While thoughts of what awaits Rebecca at St. Bonaventure next fall are surely racing through her head, she’s focused on bringing some more hardware back to Laconia.

“I think we’re definitely one of the top four contenders to win it,” said Rebecca of the Sachems, who finished the regular season 11-3, good for the No. 4 seed in the Division III tournament. “I think we have the potential to beat any of them so if we really step up our game and keep practicing the way we have been, I think we have a good chance at winning it this year again.”

Over at Plymouth State, Kerri is learning the nuances of coaching the college game under one of the best around in Sandy Bridgeman.
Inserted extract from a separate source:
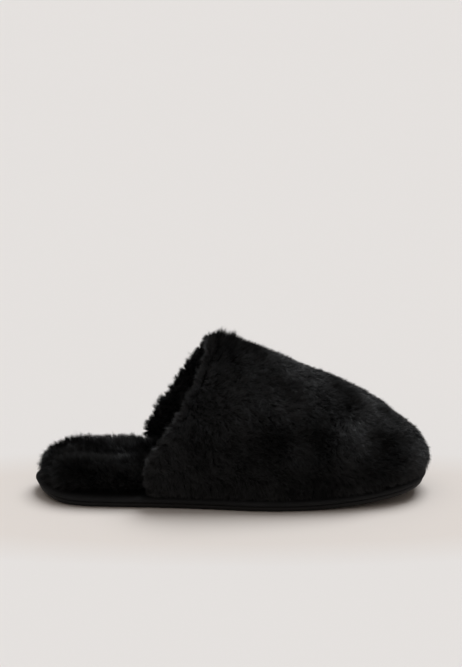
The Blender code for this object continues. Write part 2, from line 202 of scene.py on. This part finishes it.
# The collar's rolled edge: how far it swells, how far in from the edge its middle lies, and its half width
ROLL = 0.0006
ROLL_MIDDLE = 0.0030
ROLL_WIDTH = 0.0030

# The upper's hollow: the height of its middle line, and how far that line ends behind the toe
UPPER_MIDDLE_HEIGHT = 0.030
HOLLOW_BEHIND_TOE = 0.045
# The collar's edge is read at this many heights and evened out over this many neighbours. Its two sides meet
# within a half width, and distances from it are taken across its slant.
EDGE_STEPS = 33
EDGE_EVENED = 5
EDGE_MIDDLE = 0.008
EDGE_SLANT = 0.82

# Which points of the upper are dented, outside or inside, by how much they face away from the hollow
DENTED_FACING = (-0.1, 0.3)
OUTSIDE_FACING = (-0.35, 0.2)
INSIDE_FACING = (0.35, -0.2)
# What faces down as steeply as this, this low, is the side that stands on the sole and has no fur.
SOLE_SIDE_FACING = -0.7
SOLE_SIDE_HEIGHT = 0.012
# The vamp's pile is denser at the collar's edge, and the lining's is thinner deep inside: zones and shares
DENSER_ZONE, DENSER = (0.0, 0.008), 0.8
DEEP_ZONE, DEEP_THINNER = (0.030, 0.075), 0.8
# The collar's tufts grow this near the edge, where it faces back.
TUFT_ZONE = (0.001, 0.005)
TUFT_FACING = (-0.1, -0.6)

# Which way the upper's pile lies: on the vamp's face, low above the sole, back over the collar's edge, up at
# the collar's top, between face and edge, and in the lining
LAY_FACE = np.array((0.85, 0, -0.45))
LAY_FOOT = np.array((0.25, 0, -0.97))
LAY_EDGE = np.array((-0.90, 0, 0.15))
LAY_TOP = np.array((-0.30, 0, 0.95))
LAY_TURN = np.array((-0.1, 0, -1.0))
LAY_LINING = np.array((-0.9, 0, 0.3))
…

The Panthers won the Little East Conference this past season with a 14-4 record before bowing out in the opening round of the Division III NCAA Tournament.

While getting pulled away from Laconia was an adjustment, Kerri said she and Bridgeman have developed a good relationship and she hopes to continue to coach in the college ranks.

“I so loved coaching at the college level. It was really amazing, very eye-opening and an incredible learning experience,” Kerri said. “Sandy and I just kind of really love coaching together. I love learning from her, and it worked out really well.”

It’s worked out pretty well for the entire Howe family, too, who’ve used a growing game to build a bright future.

“For my family, we really just kind of fell in love with the sport,” Kerri said. “We were watching the NCAA Tournament all weekend. We just love it. So I’m glad the girls were able to turn something they really like into helping them get into school and get scholarship money.”